Plinius Epistula 5. 16
Zeer bedroefd schrijf ik jou dit, omdat de jongste dochter van onze Fundanus
gestorven is. Nooit heb ik iets vrolijkers, lieflijkers dan dit meisje,
(en) dat niet alleen een langer leven, maar bijna de onsterfelijkheid meer waard was,
gezien. Nog geen 14 jaren had zij volgemaakt, en reeds had zij de wijsheid
van een volwassen vrouw, de ernst/waardigheid van een getrouwde vrouw en toch de lieflijkheid
van een meisje met een maagdelijke schuchterheid. Hoe hing zij om de nek
van haar vader! Hoe zij ons, de vrienden van haar vader, en
liefdevol en beschiden omhelsde! Hoe zij haar voedsters, hoe zij
haar begeleiders, hoe zij haar leraren, ieder naar/overeenkomstig zijn eigen positie/functie,
respecteerde! Hoe ijverig, hoe verstandig las zij steeds!!

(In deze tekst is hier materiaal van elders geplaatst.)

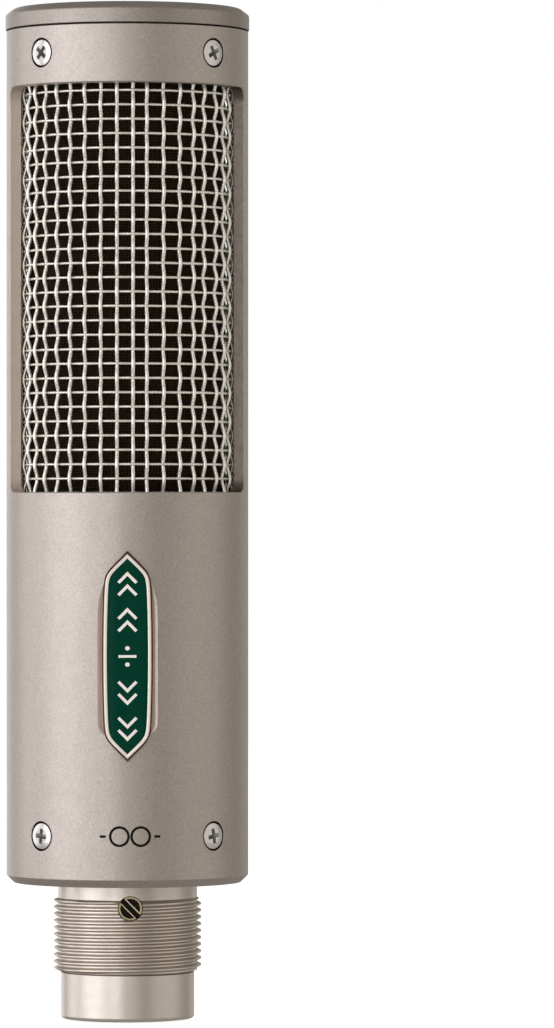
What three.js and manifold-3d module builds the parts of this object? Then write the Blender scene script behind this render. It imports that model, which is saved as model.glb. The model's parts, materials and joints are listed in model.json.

Hoe matig en beheerst speelde zij. Met welk een zelfbheersing,
met welk een geduld, met welk een standvastigheid droeg zij
haar laatste ziekte!
(4-7)
Zij gehoorzaamde haar artsen, bemoedigde haar zuster (en) vader,
en zichzelf hield zij, toen zij door de krachten van het lichaam in de steek gelaten was,
staande door haar kracht van geest. Deze duurde/bleef voor haar tot het allerlaatst en die
is/werd niet gebroken door ofwel de duur van de ziekte ofwel vrees voor de dood, zodat
zij daardoor des te meer en zwaardere oorzaken achterliet van en gemis
en verdriet. O volledig trieste en bittere begrafenis! O tijdstip van de dood
onwaardiger dan de dood zelf! Ze was al verloofd met een uitstekende
jongeman, reeds was de dag van bruiloft uitgekozen, reeds waren wij uitgenodigd.
In welk een verdriet is die vreugde veranderd! Ik kan niet
met woorden uitdrukken hoe een grote wond ik in mijn geest gekregen heb,
toen ik hoorde dat Fundanus zelf, zoals verdriet (nu eenmaal) vele trieste dingen
(uit)vindt, de opdracht gaf, om dat wat hij van plan was geweest te besteden aan
kleding, parels, edelstenen, (om) dat te besteden aan wierook en zalven en
geurwerken.
(8 - 11)
Hij is weliswaar ontwikkeld en wijs, omdat hij zich immers vanaf zijn beginnende
leeftijd /zijn jeugd heeft gewijd aan hogere wetenschappen en kunsten; maar nu
wijst hij alles wat hij dikwijls gehoord heeft, wat hij gezegd heeft af,
en na de andere deugden in de ban gedaan te hebben gaat hij volledig op in
z'n vaderliefde. Je zult hem vergeven,
zelfs zul je hem prizen, als je bedacht zult hebben, wat hij verloren heeft. Hij verloor
immers zijn dochter, die niet minder in karakter, dan in gezicht
en gelaatsuitdrukking op hem leek, en van haar hele vader met een wonderbaarlijke
gelijkenis het evenbeeld was. Daarom als je naar hem
een brief zult sturen over hte zo tetrerchte verdriet, denk er (dan) aan woorden van troost
te gebruiken, niet als terechtwijzing en te hard, maar
zacht en menselijk . Dat hij deze (troost) makkelijker toelaat, (daar) zal de vele
tijdsruimte ertussenin voor zorgen. Zoals immers en nog bloederige
wond terugschrikt voor de handen van de artsen, vervolgens zu duldt
en uit eigen beweging erom vraagt, zo werpt een vers verdriet van de geest troostrijke woorden
weg en ontvlucht ze, spoedigt verlangt hij naar ze en wanneer ze zacht/vriendelijk aangebraqcht zijn
komt het (verdriet) tot rust. Vaarwel.